National soccer association calls on world body ‘to take action’ against soccer ‘terror’

Ofer Eini, President of the Israeli Football Association (IFA) takes part in a press conference on June 6, 2018, in Ramat Gan. (AFP / JACK GUEZ)
Ofer Eini, President of the Israeli Football Association (IFA) takes part in a press conference on June 6, 2018, in Ramat Gan. (AFP / JACK GUEZ)

Israel’s soccer association announced Wednesday it would file a complaint to FIFA, accusing its Palestinian counterpart of pressuring Argentinian players and staff into canceling a friendly match in Jerusalem and calling on the world body to investigate threats made by PA officials.

Rotem Kamer, vice president of the Israeli Football Association, accused the Palestinian FA of “football [soccer] terror” after its leader called for protests against Argentina in the buildup to the game.

“We are seeing it as crossing a red line and we cannot accept it,” he said.

“We are going to send an official complaint to FIFA and the disciplinary committee to take action,” he said.

Argentina’s soccer association on Wednesday officially announced the cancellation of his country’s friendly soccer match against Israel which was to have been held on Saturday in Jerusalem.

Argentina’s forward Lionel Messi (3L) attends a training session with teammates in Sant Joan Despi, near Barcelona, on June 6, 2018. (AFP PHOTO / PAU BARRENA)

“Unfortunately we cannot come to Israel in the current situation,” said Claudio Tapia, president of the association, at a press conference in Barcelona where the national team has been training ahead of the start of the World Cup tournament in Russia on June 14.

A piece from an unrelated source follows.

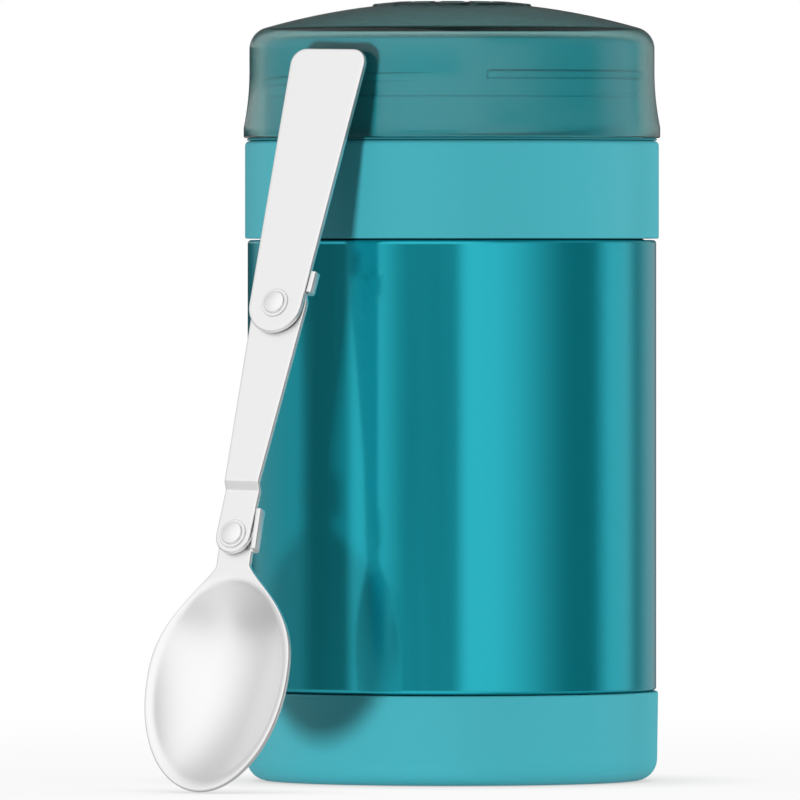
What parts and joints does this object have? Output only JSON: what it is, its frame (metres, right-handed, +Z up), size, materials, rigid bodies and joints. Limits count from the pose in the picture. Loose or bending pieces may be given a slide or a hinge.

“It’s nothing against the Israeli community, it’s nothing against the Jewish community,” Tapia said, adding that he hoped “everyone will take this decision as a contribution to peace.”

Tapia said, “The last 72 hours led us to make the decision not to travel,” stressing that his primary responsibility was to look out for the health and safety of the team.

The sold-out game in Jerusalem, which had been due to take place on Saturday was hotly opposed by Palestinians.

Pro-Palestinian activists staged a demonstration on Tuesday in front of the sports complex where Lionel Messi and the rest of the Argentina squad are preparing. Some waved jerseys of the Argentina’s national team stained with fake blood.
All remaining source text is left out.